System requirements and other deployment considerations for indexer clusters
Indexer clusters are groups of Splunk Enterprise indexers, so, for the most part, you just need to adhere to the system requirements for indexers. For detailed software and hardware requirements for indexers, read "System requirements" in the Installation Manual. The current topic notes additional requirements for clusters.
Summary of key requirements
These are the main issues to note:
- Each cluster node (manager, peer, or search head) must reside on a separate Splunk Enterprise instance.
- Each node instance must run on a separate machine or virtual machine.
- Each machine must be running the same operating system, including version.
- All nodes must be connected over a network.
- There are strict version compatibility requirements between cluster nodes.
For example, to deploy a cluster consisting of three peer nodes, one manager node, and one search head, you need five Splunk Enterprise instances running on five machines connected over a network. And all machines must be running the same operating system and version.
These are some additional issues to be aware of:
- Compared to a non-clustered deployment, clusters require more storage, to accommodate the multiple copies of data.
- Index replication, in and of itself, does not increase your licensing needs.
- You cannot use a deployment server to distribute updates to peers.
See the remainder of this topic for details.
Required Splunk Enterprise instances
Each cluster node must reside on its own Splunk Enterprise instance. Therefore, the cluster must consist of at least (replication factor + 2) instances: a minimum of replication factor number of peer nodes, plus one manager node and one or more search heads. For example, if you want to deploy a cluster with a replication factor of 3, you must set up at least five instances: three peers, one manager node, and one search head. To learn more about the replication factor, see "Replication factor" in this manual.
The size of your cluster depends on other factors besides the replication factor, such as the amount of data you need to index. See "Indexer cluster deployment overview".
Although the manager node has search capabilities, you should only use those capabilities for debugging purposes. The resources of the manager node must be dedicated to fulfilling its critical role of coordinating cluster activities.
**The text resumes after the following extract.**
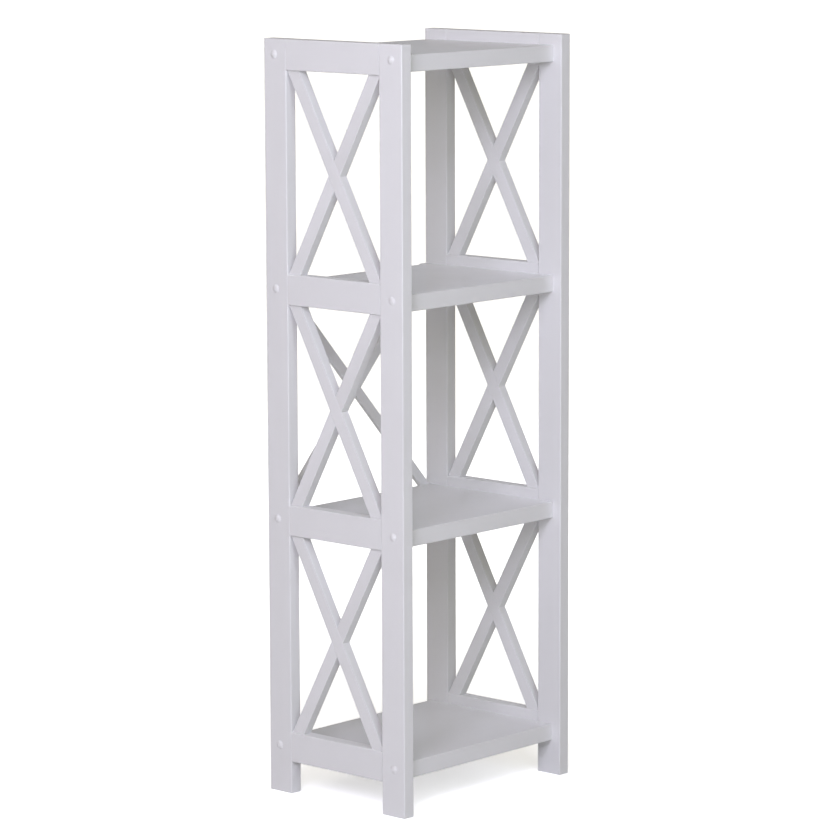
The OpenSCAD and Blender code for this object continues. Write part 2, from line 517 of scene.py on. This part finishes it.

Under no circumstances should the manager node be employed as a production search head. See "Additional roles for the manager node".
Splunk Enterprise version compatibility
Interoperability between the various types of cluster nodes is subject to strict compatibility requirements. In brief:
- The manager node must run the same or a later version from the peer nodes and search heads.
- The search heads must run the same or a later version from the peer nodes.
- The peer nodes must all run exactly the same version, down to the maintenance level.
Compatibility between the manager and the peer nodes and search heads
Peer nodes and search heads can run different versions from the manager, subject to these restrictions:
- The manager node must run the same or a later version than the peer nodes and search heads.
- The manager node can run at most three minor version levels later than the peer nodes. For example, an 8.0 manager node can run against 7.3, 7.2, and 7.1 peer nodes, but not 7.0 peer nodes.
- All nodes must run version 7.0 or later.
Compatibility between peer nodes
All peer nodes must run the same version of Splunk Enterprise, down to the maintenance level. You must update all peer nodes to a new release at the same time. You cannot, for example, run an indexer cluster with some peer nodes at 8.0.2 and others at 8.0.1.
Compatibility between peer nodes and search heads
The peer nodes and search heads can run different versions from each other. The search heads must run the same or a later version from the peer nodes.
Search head clusters participating in an indexer cluster have the same compatibility requirements as individual search heads. For information on other search head cluster version requirements, see "System requirements and other deployment considerations for search head clusters" in the Distributed Search manual.
Each node of the cluster (manager node, peer nodes, and search heads) must run on its own, separate machine or virtual machine. Other than that, the hardware requirements, aside from storage, are basically the same as for any Splunk Enterprise instance. See "Reference hardware" in the Capacity Planning Manual.
Note the following:
- Peer nodes have specific storage requirements, discussed elsewhere in this topic.
- The storage needs of the manager node are significantly lower than those of peer nodes, since the manager node does not index external data.
- For peer nodes, the best practice is to use homogeneous machines with identical hardware specifications, to ensure full utilization of processing capacity across the indexing tier.
Operating system requirements
Indexer clustering is available on all operating systems supported for Splunk Enterprise. For a list of supported operating systems, see System requirements in the Installation Manual.
All indexer cluster nodes (manager node, peer nodes, and search heads) must run on the same operating system and version.
If the indexer cluster is integrated with a search head cluster, then the search head cluster instances, including the deployer, must run on the same operating system and version as the indexer cluster nodes.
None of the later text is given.